Determined to end the farce, I cornered Young and demanded to know who had given him authority to castigate Swann.

"I've been asked to rid the club of traitors."

"But Swann isn't a traitor," I said.

"We must have a purge," he said, his eyes bulging, his face quivering with passion.

...

One night ten of us met in an office of a leader of the party to hear Young restate his charges against Swann. The party leader, aloof and amused, gave Young the signal to begin. Young unrolled a sheaf of papers and declaimed a list of political charges that excelled in viciousness his previous charges. I stared at Young, feeling that he was making a dreadful mistake, but fearing him because he had, by his own account, the sanction of high political authority.

...

[Some time later, Young vanished without a word.]

One afternoon Comrade Grimm and I sneaked into the club's headquarters and opened Young's luggage. What we saw amazed and puzzled us. First of all, there was a scroll of paper twenty yards long — one page pasted to another — which had drawings depicting the history of the human race from a Marxist point of view. The first page read: A Pictorial Record of Man's Economic Progress.

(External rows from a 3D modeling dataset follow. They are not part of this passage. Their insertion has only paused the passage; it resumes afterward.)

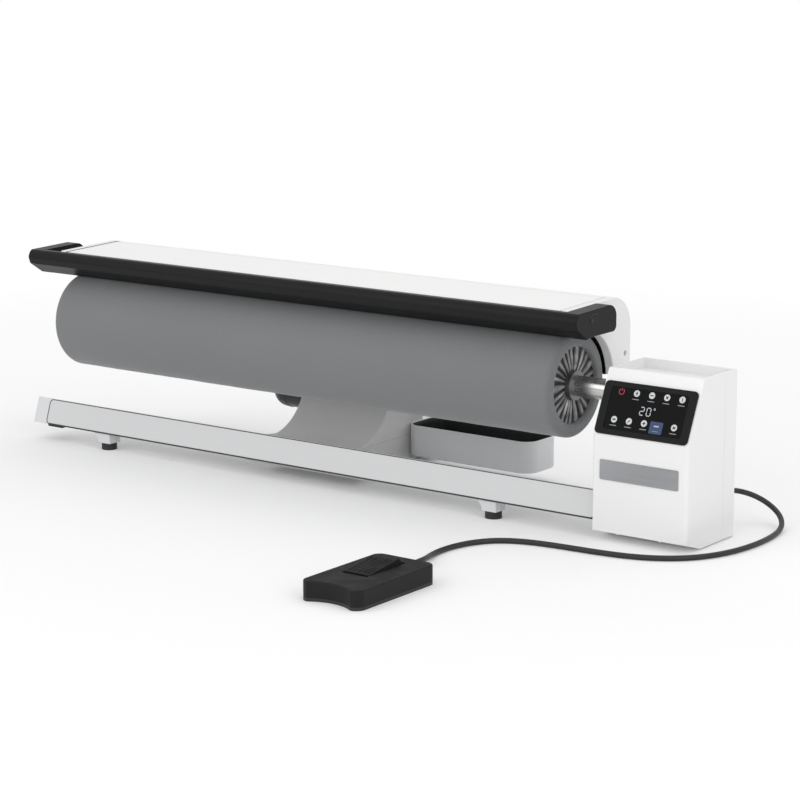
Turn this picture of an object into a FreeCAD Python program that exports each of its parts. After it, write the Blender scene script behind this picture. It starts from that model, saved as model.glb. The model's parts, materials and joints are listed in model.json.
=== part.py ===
import FreeCAD, Part
import math
import os

import Sketcher

# Flatwork ironer: a padded roller turned by a gearmotor in the control box on its right,
# under a heated shoe that hinges on the column behind it, with a pedal on a lead.
# Machine coordinates: x along the roller from its middle, y to the back from the roller's
# axis, z up from the floor.  Every body is shifted so that the origin is under the middle.

Vector = FreeCAD.Vector

# ---------------------------------------------------------------- driving dimensions (mm, degrees)
SIZES = {
    # roller
    "roller_length": 850.0,
    "roller_radius": 68.0,
    "axis_height": 178.5,
    "pad_thickness": 9.0,
    "pad_round": 8.0,
    "mouth_radius": 50.0,
    "drum_wall": 2.0,
    "disc_thickness": 4.0,
    "gather_thickness": 4.0,
    "shaft_radius": 13.5,
    "journal_radius": 10.0,
    "collar_radius": 19.0,
    "collar_width": 10.0,
    "running_gap": 0.05,
    "edge_round": 1.5,
    # control box
    "box_gap": 63.0,
    "box_width": 136.0,
    "box_front": 59.0,
    "box_back": 59.0,
    "box_bottom": 2.0,
    "floor_rise": 8.0,
    "toe_depth": 34.0,
    "toe_height": 10.5,
    "box_rise": 35.0,
    "box_wall": 2.5,
    "box_corner": 5.0,
    "box_edge": 3.0,
    "slope_drop": 78.5,
    "slope_back": 36.0,
    "seam_back": 29.0,
    "pocket_clear": 1.5,
    "pocket_rim": 3.5,
    "pocket_wall": 1.5,
    "pocket_floor": 2.0,
    "floor_plate": 3.0,
    "bezel_thickness": 2.5,
    "bezel_height": 68.0,
    "bezel_width": 132.0,
    "bezel_round": 6.0,
    "bezel_inset": 1.5,
    "glass_side": 11.0,
    "glass_top": 7.0,
    "glass_thickness": 1.5,
    "glass_corner": 4.0,
    "bezel_edge": 0.8,
    "board_thickness": 1.6,
    "name_width": 112.0,
    "name_height": 25.5,
    "name_thickness": 1.0,
    "name_left": 11.0,
    "name_low": 81.8,
    "name_corner": 2.0,
    "inlet_width": 28.0,
    "inlet_height": 20.0,
    "inlet_depth": 15.0,
    "inlet_wall": 2.0,
    "inlet_ears": 10.0,
    "inlet_pin_radius": 1.6,
    "gland_side": 36.0,
    "gland_height": 36.0,
    "gland_radius": 8.0,
    "gland_tip": 5.0,
    # roller drive
    "tie_radius": 3.5,
    "drive_wall": 8.0,
    "drive_gap": 4.0,
    "drive_front": 38.0,
    "drive_back": 42.0,
    "drive_base": 6.0,
    "bearing_radius": 16.0,
    "boss_wall": 3.0,
    "gear_width": 12.0,
    "gear_module": 1.0,
    "shaft_teeth": 36.0,
    "idler_teeth": 48.0,
    "pinion_teeth": 16.0,
    "idler_direction": -80.0,
    "pinion_direction": -100.0,
    "idler_pin_radius": 5.0,
    "motor_radius": 26.0,
    "motor_length": 70.0,
    "motor_flange": 30.0,
    "motor_shaft_radius": 4.0,
    "motor_flange_width": 5.0,
    "motor_stub": 20.0,
    "stub_clear": 2.0,
    "pinion_window": 11.5,
    # front beam, feet and base
    "beam_reach": 460.0,
    "cap_length": 24.0,
    "beam_front": 54.6,
    "beam_lean": 12.2,
    "beam_bottom": 24.5,
    "beam_height": 36.0,
    "beam_depth": 42.0,
    "beam_drop": 10.5,
    "beam_wall": 2.5,
    "foot_radius": 11.0,
    "foot_height": 10.0,
    "foot_left": 345.0,
    "foot_right": 328.0,
    "bracket_reach": 18.0,
    "bracket_curve": 15.0,
    "end_pad_thickness": 5.0,
    "end_pad_length": 28.0,
    "end_pad_inset": 8.0,
    "base_half_width": 76.0,
    "base_flare": 39.0,
    "base_back": 268.0,
    "base_top": 48.5,
    "base_wall": 2.5,
    # column and its lift drive
    "column_curve": 80.0,
    "column_face": 76.0,
    "column_back": 150.0,
    "column_crown": 22.0,
    "column_wall": 3.0,
    "hinge_back": 118.0,
    "hinge_height": 143.0,
    "hinge_radius": 6.0,
    "hinge_boss": 14.0,
    "cheek_inner": 58.0,
    "cheek_wall": 4.0,
    "cheek_front": 84.0,
    "arm_inner": 34.0,
    "arm_wall": 8.0,
    "lift_module": 1.25,
    "sector_teeth": 72.0,
    "lift_teeth": 14.0,
    "lift_direction": -109.4,
    "sector_width": 10.0,
    "lift_motor_radius": 25.0,
    "lift_motor_length": 80.0,
    "lift_motor_dome": 20.0,
    "head_travel": 12.0,
    # heated head
    "shoe_gap": 0.4,
    "shoe_thickness": 6.0,
    "shoe_rear_angle": 3.0,
    "shoe_front_angle": 108.0,
    "heater_thickness": 3.0,
    "heater_span": 9.0,
    "heater_end": 20.0,
    "blanket_thickness": 6.6,
    "blanket_joint": 0.4,
    "head_front": 40.0,
    "head_front_drop": 3.0,
    "head_rise": 36.5,
    "head_round": 42.0,
    "cover_seam": 60.0,
    "head_back": 110.0,
    "head_skirt": 9.5,
    "cover_sheet": 2.0,
    "cover_lip": 12.0,
    "cover_gap": 1.0,
    "side_plate": 12.0,
    "side_gap": 2.1,
    "arm_clear": 6.0,
    "head_beam_depth": 24.0,
    "head_beam_clear": 3.5,
    "head_beam_height": 28.0,
    "rib_width": 4.0,
    "rib_spacing": 200.0,
    "plate_corner": 6.0,
    "thermostat_left": 40.0,
    "thermostat_width": 24.0,
    "thermostat_height": 9.0,
    # guard in front of the shoe
    "guard_gap": 1.5,
    "guard_top_depth": 9.0,
    "guard_round": 13.0,
    "guard_nose_reach": 7.0,
    "guard_nose_drop": 12.0,
    "guard_low_set": 9.0,
    "guard_low_drop": 35.0,
    "guard_left": 460.0,
    "guard_arm_width": 22.0,
    "guard_arm_gap": 1.0,
    "guard_pivot_back": 26.2,
    "guard_pivot_drop": 12.4,
    "guard_pivot_radius": 4.0,
    "guard_arm_back": 38.0,
    "guard_arm_drop": 33.0,
    "guard_bolt_radius": 6.4,
    "guard_bolt_depth": 3.0,
    # storage tray
    "tray_width": 209.0,
    "tray_front": 107.0,
    "tray_depth": 73.0,
    "tray_bottom": 21.0,
    "tray_top": 65.0,
    "tray_wall": 2.5,
    "tray_corner": 21.0,
    "shelf_reach": 150.0,
    "shelf_inset": 12.0,
    "shelf_thickness": 2.5,
    "shelf_root": 9.0,
    # pedal and lead
    "pedal_left": 365.0,
    "pedal_width": 86.0,
    "pedal_front": 487.0,
    "pedal_length": 150.0,
    "pedal_height": 24.0,
    "pedal_base": 4.0,
    "pedal_wall": 2.5,
    "pedal_corner": 12.0,
    "pedal_waist": 9.5,
    "pad_left": 19.0,
    "pad_width": 37.0,
    "pad_front": 59.0,
    "pad_length": 66.0,
    "pad_rise": 8.5,
    "pad_slot": 5.0,
    "pad_gap": 0.5,
    "pad_pin_radius": 3.0,
    "pad_pin_height": 19.0,
    "cord_radius": 3.5,
    "relief_length": 22.0,
    "relief_radius": 6.0,
    "relief_tip": 4.6,
    "relief_across": 33.0,
    "relief_rise": 5.5,
}

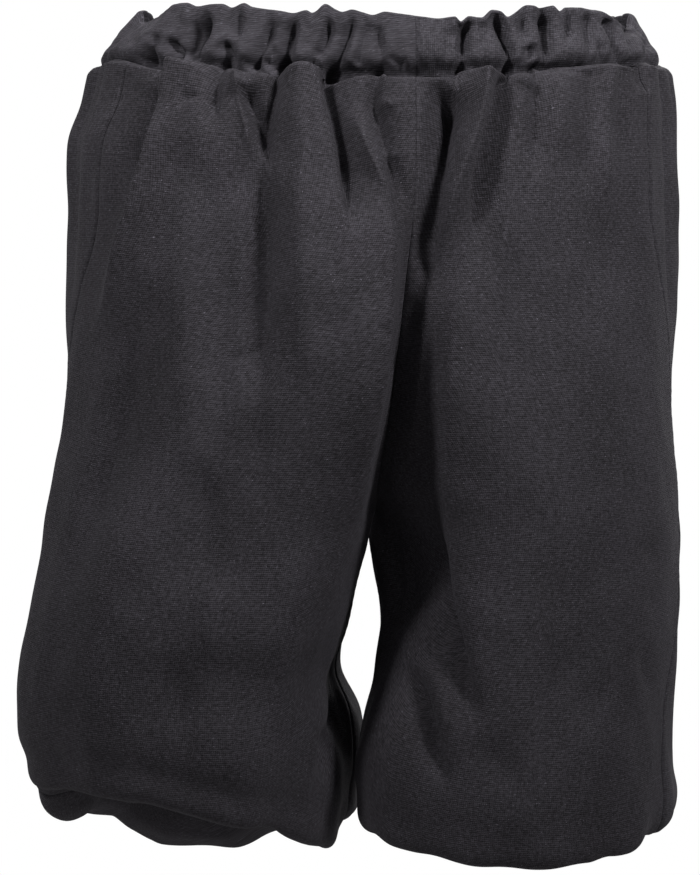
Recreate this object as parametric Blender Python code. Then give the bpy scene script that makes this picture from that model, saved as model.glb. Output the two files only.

"This is terribly ambitious," I said.

"He's very studious," Grimm said.

There were long dissertations written in longhand: some were political and others dealt with the history of art. Finally we found a letter with a Detroit return address and I promptly wrote asking news of our esteemed member. A few days later a letter came which said in part: —

Dear Sir:

In reply to your letter, we beg to inform you that Mr. Young, who was a patient in our institution and who escaped from our custody a few months ago, had been apprehended and returned to this institution for mental treatment.

I was thunderstruck. Was this true? Undoubtedly it was. Then what kind of club did we run that a lunatic could step into it and help run it? Were we all so mad that we could not detect a madman when we saw one?

I made a motion that all charges against Swann be dropped, which was done. I offered Swann an apology, but as the leader of the Chicago John Reed Club I was a sobered and chastened Communist.

Let us be sobered and chastened Democrats before it's too late.